Transcribe only the lines from the line with "return nodes" through the line with "in imported if", exactly, counting both of those lines as part of the stretch.

== Entries shown ==

▼▼▼

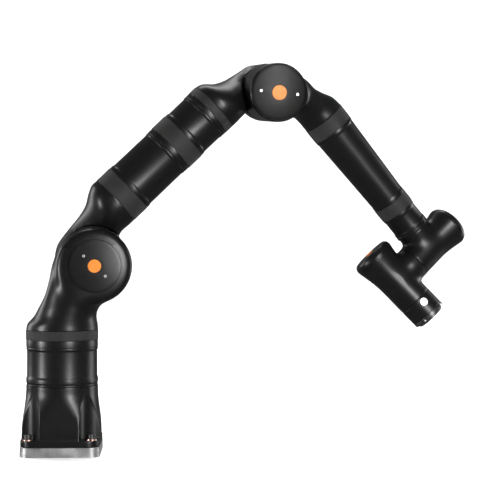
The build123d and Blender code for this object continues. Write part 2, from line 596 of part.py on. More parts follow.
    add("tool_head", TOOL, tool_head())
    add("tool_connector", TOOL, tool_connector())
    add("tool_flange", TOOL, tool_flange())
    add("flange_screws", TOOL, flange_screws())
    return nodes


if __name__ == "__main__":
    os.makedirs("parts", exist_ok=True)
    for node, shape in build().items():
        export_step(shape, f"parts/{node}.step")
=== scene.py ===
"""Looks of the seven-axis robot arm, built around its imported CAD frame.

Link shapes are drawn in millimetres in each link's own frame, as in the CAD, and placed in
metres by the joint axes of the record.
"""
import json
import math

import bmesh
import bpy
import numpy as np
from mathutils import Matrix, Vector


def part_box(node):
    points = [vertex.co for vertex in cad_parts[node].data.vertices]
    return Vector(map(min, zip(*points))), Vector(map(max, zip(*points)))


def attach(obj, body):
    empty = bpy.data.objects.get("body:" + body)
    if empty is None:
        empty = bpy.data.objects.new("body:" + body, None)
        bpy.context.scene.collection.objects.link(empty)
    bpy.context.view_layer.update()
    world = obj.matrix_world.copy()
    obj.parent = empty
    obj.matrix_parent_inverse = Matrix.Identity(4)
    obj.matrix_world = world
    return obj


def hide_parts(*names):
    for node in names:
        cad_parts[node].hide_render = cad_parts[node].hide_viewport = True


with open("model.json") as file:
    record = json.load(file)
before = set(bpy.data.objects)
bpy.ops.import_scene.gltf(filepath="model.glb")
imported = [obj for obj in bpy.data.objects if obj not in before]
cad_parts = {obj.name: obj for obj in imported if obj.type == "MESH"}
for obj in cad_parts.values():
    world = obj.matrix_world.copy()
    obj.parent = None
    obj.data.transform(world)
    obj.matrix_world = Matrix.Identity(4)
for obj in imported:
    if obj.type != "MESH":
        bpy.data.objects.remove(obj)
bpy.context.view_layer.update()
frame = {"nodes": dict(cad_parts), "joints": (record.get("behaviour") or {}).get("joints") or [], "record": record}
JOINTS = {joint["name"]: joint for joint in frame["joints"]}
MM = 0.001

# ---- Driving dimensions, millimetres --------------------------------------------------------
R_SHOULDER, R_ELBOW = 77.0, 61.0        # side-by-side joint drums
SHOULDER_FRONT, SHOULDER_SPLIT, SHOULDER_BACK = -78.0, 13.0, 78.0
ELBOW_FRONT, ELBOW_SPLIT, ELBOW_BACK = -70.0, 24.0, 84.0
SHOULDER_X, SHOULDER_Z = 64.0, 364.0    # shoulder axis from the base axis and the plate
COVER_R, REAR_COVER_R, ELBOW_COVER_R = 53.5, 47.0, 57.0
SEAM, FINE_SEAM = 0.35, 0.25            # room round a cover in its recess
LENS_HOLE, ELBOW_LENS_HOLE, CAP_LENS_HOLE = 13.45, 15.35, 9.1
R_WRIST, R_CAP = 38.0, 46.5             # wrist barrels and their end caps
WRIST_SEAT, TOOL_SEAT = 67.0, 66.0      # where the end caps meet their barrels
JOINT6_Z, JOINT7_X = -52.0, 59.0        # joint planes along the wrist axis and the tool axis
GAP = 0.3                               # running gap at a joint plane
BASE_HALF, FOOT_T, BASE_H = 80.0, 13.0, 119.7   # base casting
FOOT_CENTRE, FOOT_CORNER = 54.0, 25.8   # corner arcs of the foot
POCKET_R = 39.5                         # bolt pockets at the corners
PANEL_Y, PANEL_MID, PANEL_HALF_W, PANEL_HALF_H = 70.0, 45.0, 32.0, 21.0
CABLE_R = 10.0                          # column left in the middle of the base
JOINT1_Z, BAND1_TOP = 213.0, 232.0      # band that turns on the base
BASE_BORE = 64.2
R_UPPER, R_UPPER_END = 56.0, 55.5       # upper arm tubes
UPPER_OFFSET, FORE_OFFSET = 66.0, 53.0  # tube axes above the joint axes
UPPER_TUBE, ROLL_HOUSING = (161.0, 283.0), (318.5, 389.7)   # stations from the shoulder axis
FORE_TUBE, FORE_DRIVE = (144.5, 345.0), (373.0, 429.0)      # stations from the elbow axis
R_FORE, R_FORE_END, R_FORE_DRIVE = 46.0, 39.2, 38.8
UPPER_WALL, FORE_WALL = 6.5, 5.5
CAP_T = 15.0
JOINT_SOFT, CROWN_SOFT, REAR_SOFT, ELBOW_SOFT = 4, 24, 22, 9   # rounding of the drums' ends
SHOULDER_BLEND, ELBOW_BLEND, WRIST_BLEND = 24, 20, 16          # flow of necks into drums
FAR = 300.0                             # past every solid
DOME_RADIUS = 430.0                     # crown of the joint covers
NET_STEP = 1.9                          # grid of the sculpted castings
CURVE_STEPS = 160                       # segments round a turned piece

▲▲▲
▼▼▼

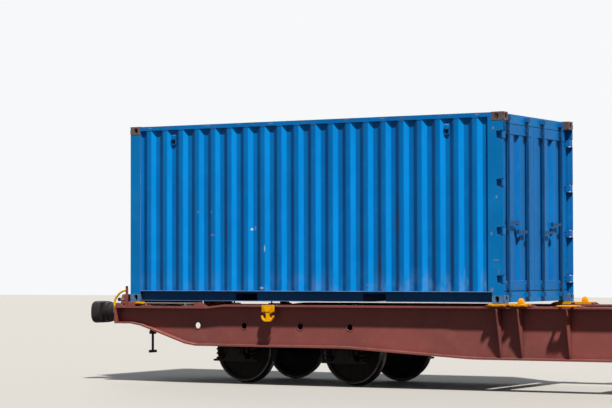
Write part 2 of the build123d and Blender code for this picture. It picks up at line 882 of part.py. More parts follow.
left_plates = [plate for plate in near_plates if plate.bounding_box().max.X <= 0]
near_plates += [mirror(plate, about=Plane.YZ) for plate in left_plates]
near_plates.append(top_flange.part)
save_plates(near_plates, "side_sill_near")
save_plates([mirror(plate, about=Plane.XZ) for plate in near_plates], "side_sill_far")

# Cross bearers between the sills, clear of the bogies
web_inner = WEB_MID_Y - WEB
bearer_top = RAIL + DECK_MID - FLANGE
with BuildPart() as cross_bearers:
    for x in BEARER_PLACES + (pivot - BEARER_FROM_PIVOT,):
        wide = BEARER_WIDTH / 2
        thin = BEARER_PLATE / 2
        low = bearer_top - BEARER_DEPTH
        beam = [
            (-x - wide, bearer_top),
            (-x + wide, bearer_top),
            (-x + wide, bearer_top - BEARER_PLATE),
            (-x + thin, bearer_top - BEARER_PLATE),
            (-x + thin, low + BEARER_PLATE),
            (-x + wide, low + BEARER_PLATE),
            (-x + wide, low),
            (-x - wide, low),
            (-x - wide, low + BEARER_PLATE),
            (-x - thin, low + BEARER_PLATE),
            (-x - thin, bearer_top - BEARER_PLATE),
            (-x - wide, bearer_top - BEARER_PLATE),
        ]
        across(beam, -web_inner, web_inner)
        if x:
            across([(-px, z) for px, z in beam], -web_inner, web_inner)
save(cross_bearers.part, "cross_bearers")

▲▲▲
▼▼▼

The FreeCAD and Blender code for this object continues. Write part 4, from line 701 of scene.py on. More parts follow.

▲▲▲

== Answer to this exercise ==
    return nodes


if __name__ == "__main__":
    os.makedirs("parts", exist_ok=True)
    for node, shape in build().items():
        export_step(shape, f"parts/{node}.step")
=== scene.py ===
"""Looks of the seven-axis robot arm, built around its imported CAD frame.

Link shapes are drawn in millimetres in each link's own frame, as in the CAD, and placed in
metres by the joint axes of the record.
"""
import json
import math

import bmesh
import bpy
import numpy as np
from mathutils import Matrix, Vector


def part_box(node):
    points = [vertex.co for vertex in cad_parts[node].data.vertices]
    return Vector(map(min, zip(*points))), Vector(map(max, zip(*points)))


def attach(obj, body):
    empty = bpy.data.objects.get("body:" + body)
    if empty is None:
        empty = bpy.data.objects.new("body:" + body, None)
        bpy.context.scene.collection.objects.link(empty)
    bpy.context.view_layer.update()
    world = obj.matrix_world.copy()
    obj.parent = empty
    obj.matrix_parent_inverse = Matrix.Identity(4)
    obj.matrix_world = world
    return obj


def hide_parts(*names):
    for node in names:
        cad_parts[node].hide_render = cad_parts[node].hide_viewport = True


with open("model.json") as file:
    record = json.load(file)
before = set(bpy.data.objects)
bpy.ops.import_scene.gltf(filepath="model.glb")
imported = [obj for obj in bpy.data.objects if obj not in before]
cad_parts = {obj.name: obj for obj in imported if obj.type == "MESH"}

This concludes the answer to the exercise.